Friday, 9 March 2012


Paula Rawsthorne shares her experience of researching her second novel.

Of all the aspects of novel writing, research may not immediately spring to mind as being  the most enjoyable.  However, my experience of researching my new novel has been exciting, as well as being tough, emotional and thought provoking.  The process of doing my research has also had a fringe benefit of making me feel all glowy towards my fellow human beings, who have been so very kind and generous in helping me.

My novel (that I’m still busily working on), is another stand- alone thriller.  I love writing this genre because I enjoy trying to create a combination of complex, engaging characters and twisting, turning stories.   My stories require research as, even though they are fiction, I want what happens in them to be within the realms of possibility.  Also, even though I don’t specify where my novel takes place, I want my settings to feel authentic and real.   Sometimes this can involve leg work and I’ll visit a location and soak up the atmosphere (unfortunately, my story isn’t set in the Bahamas- maybe next time).

However, as you know, much research can be done without any travel or even human interaction.  Much of it is just between you and the internet, or books, or journals.  I find that even this can be exciting (or maybe I'm just over-excitable) as you uncover layer after layer of information and are sent down paths that you’d never contemplated. 

Of course, it’s very easy to get carried away with research and spend far too much time on it instead of actually writing your story.  Also, you must be careful how you use all that lovely information.  As a reader, the last thing you want to do is to plough through swathes of information in a work of fiction; so, as a writer, you have to make sure that what you include is essential to the narrative and is weaved into the action.  You may have spent ages on your research but you must be disciplined enough to know what to omit.
The kind of research I enjoy undertaking most of all is approaching experts in particular fields and  pumping them for information.

I’ve found that people have been incredibly generous with their time and gone out of their way to help me.   I’m lucky to have friends in all walks of life and they were great at providing me with facts in their areas of expertise.  Although I researched extensively for my first book, The Truth about Celia Frost, with my second book, I've felt more confident about approaching experts that I don’t know, and asking them for information.

My latest novel has involved talking to coroners, sailors, doctors, police, runners, dockers and professors in America who are experts in a field that I can’t divulge (because it will give too much away).  I’ve found it fascinating and their insider views and knowledge have been invaluable.  For instance, I’ve now seen first-hand, what happens in a coroner’s court and behind the scenes - you may be able to see this kind of thing on T.V., but there is no substitute for feeling the emotion of being there. 

I’m so grateful that all these very busy people have been so patient with my specific (and often bizarre) questions.  People have taken me through procedures, sent me academic papers, drawn me diagrams and even stood up and demonstrated things.   I told one poor expert that I needed ten minutes of his time and nearly two hours later I was still interrogating him in my kitchen! 
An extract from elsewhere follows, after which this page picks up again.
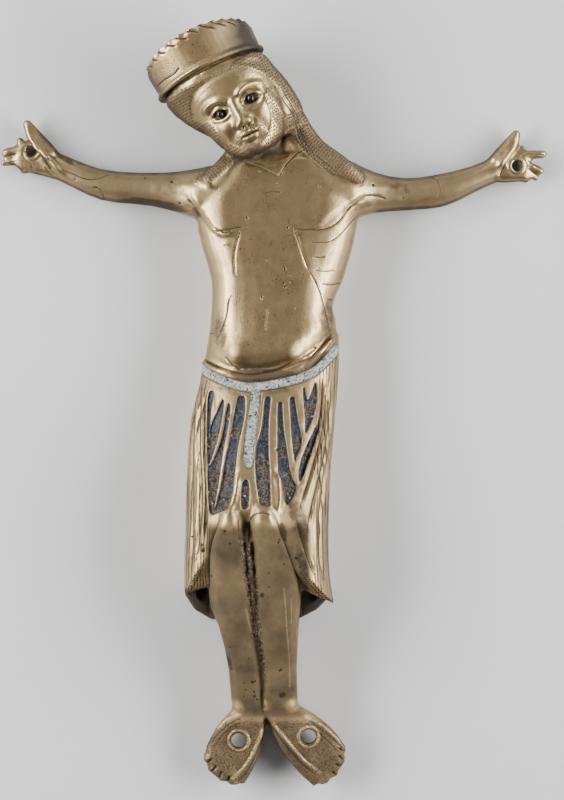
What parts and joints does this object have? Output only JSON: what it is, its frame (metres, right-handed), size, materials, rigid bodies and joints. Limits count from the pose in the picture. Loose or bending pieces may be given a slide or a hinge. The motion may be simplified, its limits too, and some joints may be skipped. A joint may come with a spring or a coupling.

I can’t thank them enough for all their input and I hope that they will feel that I’ve put it to effective use in my new thriller.
So, as a writer, what aspect of research do you most enjoy?

As a reader, have you read any works of fiction were the research has blown you away or, alternatively, been overbearing?


  1. Very interesting post, Paula (and now I really want to read your next book!). I find there's a real balancing act to do with research - too much, and my story feels swamped. Maybe it's because I'm still reminding myself that I'm not wrting as a journalist.

  2. This is a great post. I LOVE doing research, particularly, finding those small details that can make all the difference to a narrative, lifting it off the page. A lot of my research won't make it in but will inform my writing. It means I can talk about something with authority.
    Can't wait to read the new book, it sounds fascinating.

  3. Research isn't my first love, but when the topic is right I can certainly get carried away with it. Like Paula, I have been constantly amazed by the generosity of others. I think most experts are flattered and excited to talk about a subject they've spent their life pursuing. I've corresponded with geologists, nuclear scientists and doctors on my next book. I even found a man and his wife who agreed to take me on a guided hike of the mountains around Las Vegas -- in 100 degree heat no less. I think talking to experts can really bring a story to life. Your questions can lead to more questions and really interesting asides that sometimes end up playing a more major role in book. Good luck on your book, Paula!